*WHAT TO PRODUCE*:
Please set down exactly the lines of the listing below from the line containing "clamp_screws();" through the line containing "bpy.context.scene.collection.objects.link(empty)", both lines included, leaving out all other lines.

Records
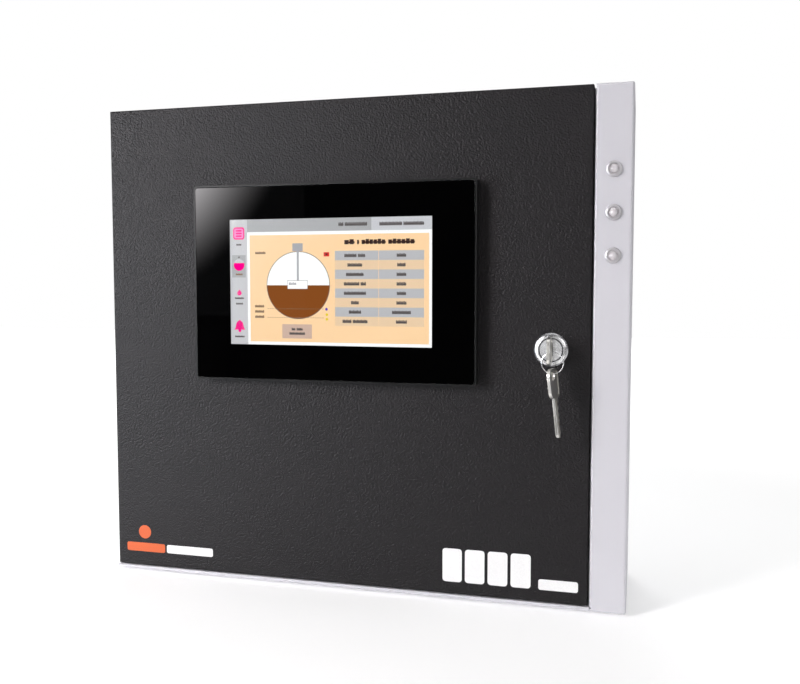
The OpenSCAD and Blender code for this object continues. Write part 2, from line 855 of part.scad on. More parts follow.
module display_glass() {
    color([0.02, 0.02, 0.02]) upright_plate(display_x, display_z, glass_w - 0.4, glass_h - 0.4,
        frame_front, frame_front + glass_t, 2);
}

module display_screen() {
    color([0.95, 0.82, 0.62]) upright_plate(panel_x, panel_z, lit_w + 12, lit_h + 11,
        frame_front + glass_t, frame_front + glass_t + 4.4, 1);
}

module display_board() {
    back = display_board_y + 1.6;
    color([0.05, 0.3, 0.16]) upright_plate(display_x, display_z, 180, 112, display_board_y, back, 1);
    color([0.06, 0.06, 0.07]) {
        block([display_x - 20, back, display_z - 12], [display_x + 4, back + 2, display_z + 12]);
        block([display_x + 25, back, display_z - 30], [display_x + 45, back + 6, display_z - 10]);
    }
}

module display_rear_cover() {
    y0 = front - display_seal_t;
    color([0.13, 0.13, 0.14]) difference() {
        upright_plate(display_x, display_z, body_w, body_h, y0, body_back, 3);
        upright_plate(display_x, display_z, body_w - 2 * cover_t, body_h - 2 * cover_t, y0 - 1, body_back - cover_t, 2);
        // Vents
        for (i = [0 : 13]) {
            block([display_x - 65 + i * 10, body_back - cover_t - 1, display_z + 20],
                [display_x - 60 + i * 10, body_back + 1, display_z + 48]);
        }
        // The socket openings in the left side
        block([display_x - body_w / 2 - 1, -82, 18], [display_x - body_w / 2 + cover_t + 1, -62.5, 54]);
    }
    // Posts that carry the board
    color([0.13, 0.13, 0.14]) for (sx = [-1, 1], sz = [-1, 1]) {
        rod(display_x + sx * 84, display_z + sz * 50, 3, display_board_y + 1.6, body_back - cover_t + eps);
    }
}

module display_sockets() {
    x = display_x - body_w / 2;
    color([0.12, 0.5, 0.22]) difference() {
        block([x - 14, -79, 20.5], [x + 10, -65, 39.5]);
        for (i = [0 : 2]) rod(x - 9, 24.5 + i * 5.5, 1.6, -66, -64);
    }
    color([0.7, 0.71, 0.73]) difference() {
        block([x - 1, -79, 42], [x + 14, -65, 52.5]);
        block([x - 2, -77.5, 43.5], [x + 8, -67, 51]);
    }
}

// Four claws hook over the edge of the display's body and press on the door's inner face
module display_clamps() {
    color([0.16, 0.16, 0.17]) for (sx = [-1, 1], sz = [-1, 1]) {
        x = display_x + sx * 70;
        edge = display_z + sz * body_h / 2;
        difference() {
            mirror([0, 0, sz > 0 ? 0 : 1]) {
                e = sz > 0 ? edge : -edge;
                block([x - 6, -82, e], [x + 6, -70, e + 9]);
            }
            rod(x, edge + sz * 5, 1.6, -84, -69);
        }
    }
}

module clamp_screws() {
    color("silver") for (sx = [-1, 1], sz = [-1, 1]) {
        x = display_x + sx * 70;
        z = display_z + sz * (body_h / 2 + 5);
        rod(x, z, 1.6, door_inside, -70);
        rod(x, z, 2.9, -70, -67.5);
    }
}

// ---------- lock ----------

module lock_barrel() {
    color([0.8, 0.81, 0.82]) difference() {
        union() {
            translate([lock_x, front, lock_z]) rotate([90, 0, 0]) rotate_extrude() polygon([
                [0, 0], [flange_r, 0], [flange_r, 1.1], [flange_r - 0.9, 2.1], [flange_r - 2.4, 2.6], [0, 2.6]]);
            intersection() {
                rod(lock_x, lock_z, barrel_r, front - 0.5, barrel_back);
                block([lock_x - barrel_flat / 2, front - 1, lock_z - 12],
                    [lock_x + barrel_flat / 2, barrel_back + 1, lock_z + 12]);
            }
        }
        rod(lock_x, lock_z, plug_bore_r, lock_face - 1, barrel_back + 1);
    }
}

module lock_nut() {
    color([0.78, 0.79, 0.8]) difference() {
        translate([lock_x, 0, lock_z]) rotate([0, 30, 0]) rod(0, 0, 24 / sqrt(3), door_inside, door_inside + 4, 6);
        rod(lock_x, lock_z, barrel_r, door_inside - 1, door_inside + 5);
    }
}

module lock_plug() {
    color([0.74, 0.75, 0.76]) difference() {
        union() {
            rod(lock_x, lock_z, plug_r, plug_face, barrel_back);
            block([lock_x - tenon / 2, barrel_back - 1, lock_z - tenon / 2],
                [lock_x + tenon / 2, cam_front + cam_t, lock_z + tenon / 2]);
        }
        // Keyway
        block([lock_x - key_t / 2 - 0.3, plug_face - 1, lock_z - blade_w / 2 - 0.3],
            [lock_x + key_t / 2 + 0.3, plug_face + blade_l + 0.6, lock_z + blade_w / 2 + 0.3]);
    }
}

// Cranked cam: it points down when open, and turns behind the flange to lock
module lock_cam() {
    half = 6;
    step_z = lock_z - 14.5;
    color([0.8, 0.8, 0.78]) difference() {
        union() {
            rod(lock_x, lock_z, 8, cam_front, cam_front + cam_t);
            block([lock_x - half, cam_front, step_z], [lock_x + half, cam_front + cam_t, lock_z]);
            block([lock_x - half, tongue_front, step_z], [lock_x + half, cam_front + cam_t, step_z + cam_t]);
            block([lock_x - half, tongue_front, lock_z - 30], [lock_x + half, tongue_front + cam_t, step_z + cam_t]);
        }
        block([lock_x - tenon / 2, cam_front - 1, lock_z - tenon / 2],
            [lock_x + tenon / 2, cam_front + cam_t + 1, lock_z + tenon / 2]);
    }
}

module cam_screw() {
    y = cam_front + cam_t;
    color("silver") difference() {
        rod(lock_x, lock_z, 5, y, y + 3);
        block([lock_x - 4, y + 2, lock_z - 0.6], [lock_x + 4, y + 4, lock_z + 0.6]);
    }
}

// A key in the YZ plane: its shoulder at the origin, its blade along +Y, its bow along -Y
module key_shape() {
    corner = 5;
    cuts = [3.5, 8, 12.5, 17];
    translate([-key_t / 2, 0, 0]) rotate([90, 0, 90]) linear_extrude(key_t) difference() {
        union() {
            translate([-bow_l + corner, -bow_w / 2]) square([bow_l - 2 * corner + 2, bow_w]);
            translate([-bow_l, -bow_w / 2 + corner]) square([bow_l, bow_w - 2 * corner]);
            for (s = [-1, 1]) {
                translate([-bow_l + corner, s * (bow_w / 2 - corner)]) circle(corner);
                translate([-corner + 2, s * (bow_w / 2 - corner)]) intersection() {
                    circle(corner);
                    translate([-10, -10]) square([8 + corner + 0.01, 20]);
                }
            }
            translate([-eps, -blade_w / 2]) polygon([[0, 0], [blade_l - 2, 0], [blade_l, 2],
                [blade_l, blade_w - 3], [blade_l - 3, blade_w], [0, blade_w]]);
        }
        translate([-bow_l + key_hole_in, 0]) circle(key_hole_r);
        for (i = [0 : len(cuts) - 1]) {
            translate([cuts[i] + 1.5, blade_w / 2]) polygon([[-1.6, 0.1], [1.6, 0.1], [0.5, -1 - 0.3 * (i % 3)],
                [-0.5, -1 - 0.3 * (i % 3)]]);
        }
    }
}

module lock_key() {
    color([0.8, 0.79, 0.75]) translate([lock_x, bow_start, lock_z]) key_shape();
}

module key_ring() {
    color([0.78, 0.78, 0.78]) translate([lock_x + ring_dx, key_hole_y, ring_z]) rotate([90, 0, 0])
        rotate_extrude() translate([ring_r, 0]) circle(wire_r, $fn = 24);
}

module spare_key() {
    // The wire passes through the hole's upper part, so the key hangs from it
    drop = key_hole_r - wire_r - 0.2;
    color([0.8, 0.79, 0.75]) translate([lock_x + ring_dx, key_hole_y, spare_pin_z])
        rotate([0, -spare_lean, -spare_turn]) translate([0, 0, -drop]) rotate([-90, 0, 0])
        translate([0, bow_l - key_hole_in, 0]) key_shape();
}

// ---------- what crosses the hinge ----------

module door_loom() {
    outline = [for (a = [0 : 45 : 315]) loom_r * [cos(a), sin(a)]];
    color([0.1, 0.1, 0.11]) sweep(smooth_route(loom_route, 2), [1, 0.3, 0.2], outline);
}

module earth_strap() {
    w = strap_w / 2;
    t = strap_t / 2;
    outline = [[w, -t], [w, t], [-w, t], [-w, -t]];
    color([0.72, 0.5, 0.3]) sweep(smooth_route(strap_route, 3), [1, 0, 0], outline);
}

case_back();
case_top();
case_bottom();
case_left();
case_right();
gland_plate();
gland_screws();
case_hinge_upper();
case_hinge_lower();
hinge_pin_upper();
hinge_pin_lower();
plate_studs();
mounting_plate();
plate_nuts();
din_rail();
rail_screws();
power_supply();
breaker_case();
breaker_toggle();
terminal_blocks();
terminal_end_stops();
controller_board();
board_standoffs();
board_screws();
board_parts();
board_terminals();
blanking_plug_1();
blanking_plug_2();
case_earth_stud();
case_loom_clip();
lamp_holder_1();
lamp_holder_2();
lamp_holder_3();
lamp_lens_1();
lamp_lens_2();
lamp_lens_3();
lamp_nut_1();
lamp_nut_2();
lamp_nut_3();
door_panel();
door_seal();
door_hinge_upper();
door_hinge_lower();
display_seal();
display_frame();
display_glass();
display_screen();
display_board();
display_rear_cover();
display_sockets();
display_clamps();
clamp_screws();
door_earth_stud();
door_loom_clip();
door_loom();
earth_strap();
lock_barrel();
lock_nut();
lock_plug();
lock_cam();
cam_screw();
lock_key();
key_ring();
spare_key();
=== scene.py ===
"""Looks of the wall controller: materials, fine pieces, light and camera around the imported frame.

Metres, in the frame of the CAD part: X to the right, Y into the wall, Z up.
"""

import json
import math
import random

import bmesh
import bpy
from mathutils import Matrix, Vector


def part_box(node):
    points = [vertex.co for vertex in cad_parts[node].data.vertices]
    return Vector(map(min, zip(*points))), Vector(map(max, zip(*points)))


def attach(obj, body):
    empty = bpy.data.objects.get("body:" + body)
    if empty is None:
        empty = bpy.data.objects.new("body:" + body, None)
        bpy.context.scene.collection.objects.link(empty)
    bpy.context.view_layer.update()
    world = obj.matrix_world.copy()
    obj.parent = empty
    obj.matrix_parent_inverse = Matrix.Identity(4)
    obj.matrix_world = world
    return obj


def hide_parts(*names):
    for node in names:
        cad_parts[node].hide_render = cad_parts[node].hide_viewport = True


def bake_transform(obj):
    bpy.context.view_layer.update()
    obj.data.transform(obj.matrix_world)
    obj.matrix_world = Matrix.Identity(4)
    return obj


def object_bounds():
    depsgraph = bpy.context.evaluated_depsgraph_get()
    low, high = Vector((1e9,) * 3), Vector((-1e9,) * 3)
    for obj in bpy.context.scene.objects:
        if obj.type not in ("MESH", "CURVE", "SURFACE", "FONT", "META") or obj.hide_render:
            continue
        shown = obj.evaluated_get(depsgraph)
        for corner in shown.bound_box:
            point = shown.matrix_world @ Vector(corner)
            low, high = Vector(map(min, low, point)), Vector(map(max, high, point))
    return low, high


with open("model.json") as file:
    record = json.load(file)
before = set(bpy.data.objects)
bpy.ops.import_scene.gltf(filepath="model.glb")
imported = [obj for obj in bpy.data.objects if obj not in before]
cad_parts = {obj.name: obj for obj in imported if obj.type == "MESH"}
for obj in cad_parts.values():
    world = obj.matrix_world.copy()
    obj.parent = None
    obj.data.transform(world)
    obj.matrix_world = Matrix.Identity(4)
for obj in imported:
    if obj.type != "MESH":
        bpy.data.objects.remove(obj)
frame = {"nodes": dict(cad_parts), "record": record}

CAD_LOW, CAD_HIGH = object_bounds()
CAD_NODES = frame["nodes"]
MM = 0.001


def new_object(name, data):
    made = bpy.data.objects.new(name, data)
    bpy.context.scene.collection.objects.link(made)
    return made


def aim(thing, way):
    """Points a camera or a light along way."""
    thing.rotation_mode = "QUATERNION"
    thing.rotation_quaternion = Vector(way).to_track_quat("-Z", "Y")


# ---------- camera ----------

CAMERA_AT = (0.19664, -0.68907, 0.04608)
CAMERA_LOOKS = (-0.2610, 0.9630, -0.0670)
CAMERA_LENS = 39.61
SENSOR_WIDTH = 36


def make_camera():
    data = bpy.data.cameras.new("camera")
    data.lens = CAMERA_LENS
    data.sensor_width = SENSOR_WIDTH
    data.clip_start = 0.01
    data.clip_end = 20
    camera = new_object("camera", data)
    camera.location = CAMERA_AT
    aim(camera, CAMERA_LOOKS)
    bpy.context.scene.camera = camera


make_camera()


# ---------- materials ----------

# Most values of a noise lie between these
NOISE_SPAN = (0.3, 0.7)


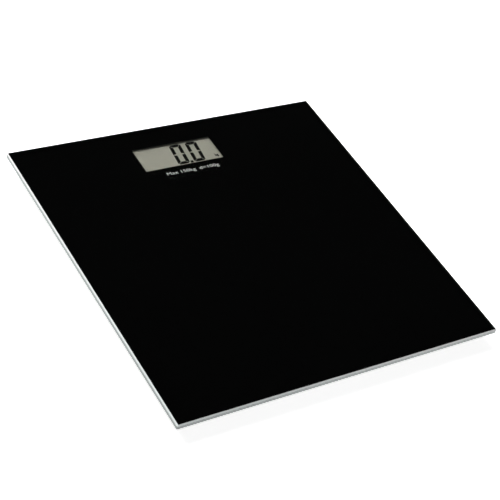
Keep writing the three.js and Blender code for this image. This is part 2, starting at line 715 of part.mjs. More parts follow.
function tactSwitch() {
  const top = BOARD_UNDERSIDE - BOND_GAP;
  const plungerTip = BUTTON_TOP + BUTTON_TRAVEL + BOND_GAP;
  const body = centredBlock(
    BUTTON_X, BUTTON_Y, SWITCH_SIZE, SWITCH_SIZE, plungerTip + SWITCH_PLUNGER, top,
  );
  const plunger = bar(BUTTON_X, BUTTON_Y, SWITCH_PLUNGER_RADIUS, plungerTip, top - JOIN_INTO);
  return carve([body, plunger]);
}

const BUTTON_TOP = COVER_TOP + BOND_GAP + BUTTON_FLANGE;

/** The unit button, held inside the cover by its flange. */
function unitButton() {
  const tip = MODULE_UNDERSIDE + BUTTON_RECESS;
  return turned([
    [0, tip],
    [BUTTON_RADIUS - BUTTON_EDGE, tip],
    [BUTTON_RADIUS, tip + BUTTON_EDGE],
    [BUTTON_RADIUS, COVER_TOP + BOND_GAP],
    [BUTTON_FLANGE_RADIUS, COVER_TOP + BOND_GAP],
    [BUTTON_FLANGE_RADIUS, BUTTON_TOP],
    [0, BUTTON_TOP],
  ], MEDIUM_SIDES).translate(BUTTON_X, BUTTON_Y, 0);
}

/** A cross-head screw that points up, with the outside of its head at z = 0. */
function crossScrew({ headRadius, headHeight, shankRadius, length }) {
  const crown = headHeight * 0.35;
  const body = turned([
    [0, 0],
    [headRadius * 0.7, 0],
    [headRadius, crown],
    [headRadius, headHeight],
    [shankRadius, headHeight],
    [shankRadius, headHeight + length - shankRadius],
    [0, headHeight + length],
  ], SMALL_SIDES);
  const arm = headRadius * 1.2;
  const cross = [[arm, CROSS_WIDTH], [CROSS_WIDTH, arm]].map(([width, depth]) => (
    centredBlock(0, 0, width, depth, -CUT_PAST, headHeight / 2)
  ));
  return carve([body], cross);
}

/** A rounded-edge coin cell: the wide can is below and its narrower lid above. */
function coinCell() {
  const radius = COIN_DIAMETER / 2;
  const lid = radius - COIN_RIM;
  return turned([
    [0, COIN_UNDERSIDE],
    [radius - COIN_EDGE, COIN_UNDERSIDE],
    [radius, COIN_UNDERSIDE + COIN_EDGE],
    [radius, COIN_TOP - COIN_LID - COIN_EDGE],
    [radius - COIN_EDGE, COIN_TOP - COIN_LID],
    [lid, COIN_TOP - COIN_LID],
    [lid - COIN_LID, COIN_TOP],
    [0, COIN_TOP],
  ]).translate(COIN_X, COIN_Y, 0);
}

/** A bent strip of even thickness, from [x, z] points along its upper side. */
function bentStrip(points, width) {
  const upper = points.map(([x, z]) => new THREE.Vector2(x, z));
  const outline = stripOutline(upper, CONTACT_THICKNESS / 2).getPoints();
  return sideCut(outline.map((point) => [point.x, point.y]), width);
}

const PAD_X = HOLDER.right + CONTACT_PAD_GAP;
const STEP_X = BOARD.right + DROP_IN + CONTACT_THICKNESS;
const PAD_Z = BOARD_TOP + BOND_GAP + CONTACT_THICKNESS / 2;

/** The side contact: a foot on the board, a bridge over the well's wall and a leg beside the cell. */
function contactPositive() {
  const leg = COIN_X - COIN_REACH + CONTACT_THICKNESS / 2 + BOND_GAP;
  const bridge = WELL_CEILING + CONTACT_THICKNESS;
  return bentStrip([
    [PAD_X, PAD_Z],
    [STEP_X, PAD_Z],
    [STEP_X, bridge],
    [leg, bridge],
    [leg, COIN_UNDERSIDE + CONTACT_HEADROOM],
  ], CONTACT_WIDTH).translate(0, POSITIVE_Y, 0);
}

/** The leaf contact: the same foot, then a leaf under the well's roof that dips to the cell's lid. */
function contactNegative() {
  const leaf = LEAF_UNDERSIDE;
  const touch = COIN_TOP + CONTACT_THICKNESS / 2 + BOND_GAP;
  return bentStrip([
    [PAD_X, PAD_Z],
    [STEP_X, PAD_Z],
    [STEP_X, leaf],
    [COIN_X - COIN_REACH + LEAF_STRAIGHT, leaf],
    [COIN_X, touch],
    [COIN_X + LEAF_TIP, touch + LEAF_LIFT],
  ], CONTACT_WIDTH).translate(0, NEGATIVE_Y, 0);
}

// ---------------------------------------------------------------- feet

/** An adhesive ring between a foot cup and the print. */
function cupAdhesive() {
  const outer = CUP_RADIUS - CUP_EDGE - ADHESIVE_INSET;
  return turnedRing(CUP_RADIUS / 2, outer, ADHESIVE_UNDERSIDE, ADHESIVE_TOP);
}

/**
 * The cup: a round shell open downwards, whose mouth has an inward lip that holds the foot in. Under
 * its roof are the rails that the load cell's frame bears on, a fence round it and two hooks. The
 * lead leaves towards local +X.
 */
function footCup() {
  const shell = turned([
    [0, CUP_ROOF_UNDERSIDE],
    [CUP_INSIDE_RADIUS, CUP_ROOF_UNDERSIDE],
    [CUP_INSIDE_RADIUS, CUP_LIP_TOP],
    [CUP_MOUTH_RADIUS, CUP_LIP_TOP],
    [CUP_MOUTH_RADIUS, CUP_RIM_HEIGHT],
    [CUP_RADIUS - CUP_EDGE, CUP_RIM_HEIGHT],
    [CUP_RADIUS, CUP_RIM_HEIGHT + CUP_EDGE],
    [CUP_RADIUS, BODY_TOP - CUP_EDGE],
    [CUP_RADIUS - CUP_EDGE, BODY_TOP],
    [0, BODY_TOP],
  ]);
  const half = LOAD_CELL_SIZE / 2;
  const roofIn = CUP_ROOF_UNDERSIDE + JOIN_INTO;
  const railTop = CUP_ROOF_UNDERSIDE - SEAT_HEIGHT;
  const railMiddle = half - SEAT_RAIL / 2 - SEAT_INSET;
  const rails = [-1, 1].map((side) => (
    centredBlock(0, side * railMiddle, LOAD_CELL_SIZE - 2 * SEAT_INSET, SEAT_RAIL, railTop, roofIn)
  ));
  const endRail = centredBlock(
    -half + LOAD_CELL_END / 2, 0,
    LOAD_CELL_END - 2 * SEAT_INSET, LOAD_CELL_SIZE - 2 * SEAT_INSET, railTop, roofIn,
  );
  const fenceMiddle = half + DROP_IN + FENCE_THICKNESS / 2;
  const fenceBottom = LOAD_CELL_UNDERSIDE - BOND_GAP - HOOK_THICKNESS;
  const fences = [-1, 1].flatMap((side) => [
    centredBlock(0, side * fenceMiddle, FENCE_LENGTH, FENCE_THICKNESS, fenceBottom, roofIn),
    centredBlock(
      0, side * (half + DROP_IN), FENCE_LENGTH / 2, 2 * HOOK_REACH,
      fenceBottom, fenceBottom + HOOK_THICKNESS,
    ),
    centredBlock(
      fenceMiddle, side * FENCE_LENGTH / 2, FENCE_THICKNESS, FENCE_LENGTH / 2, fenceBottom, roofIn,
    ),
  ]);
  const endFence = centredBlock(
    -fenceMiddle, 0, FENCE_THICKNESS, FENCE_LENGTH, fenceBottom, roofIn,
  );
  return carve([shell, ...rails, endRail, ...fences, endFence], [
    leadOpening(CUP_RADIUS, 0, 5 * CUP_WALL, LEAD_WIDTH + 2 * DROP_IN),
  ]);
}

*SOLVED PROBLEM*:
clamp_screws();
door_earth_stud();
door_loom_clip();
door_loom();
earth_strap();
lock_barrel();
lock_nut();
lock_plug();
lock_cam();
cam_screw();
lock_key();
key_ring();
spare_key();
=== scene.py ===
"""Looks of the wall controller: materials, fine pieces, light and camera around the imported frame.

Metres, in the frame of the CAD part: X to the right, Y into the wall, Z up.
"""

import json
import math
import random

import bmesh
import bpy
from mathutils import Matrix, Vector


def part_box(node):
    points = [vertex.co for vertex in cad_parts[node].data.vertices]
    return Vector(map(min, zip(*points))), Vector(map(max, zip(*points)))


def attach(obj, body):
    empty = bpy.data.objects.get("body:" + body)
    if empty is None:
        empty = bpy.data.objects.new("body:" + body, None)
        bpy.context.scene.collection.objects.link(empty)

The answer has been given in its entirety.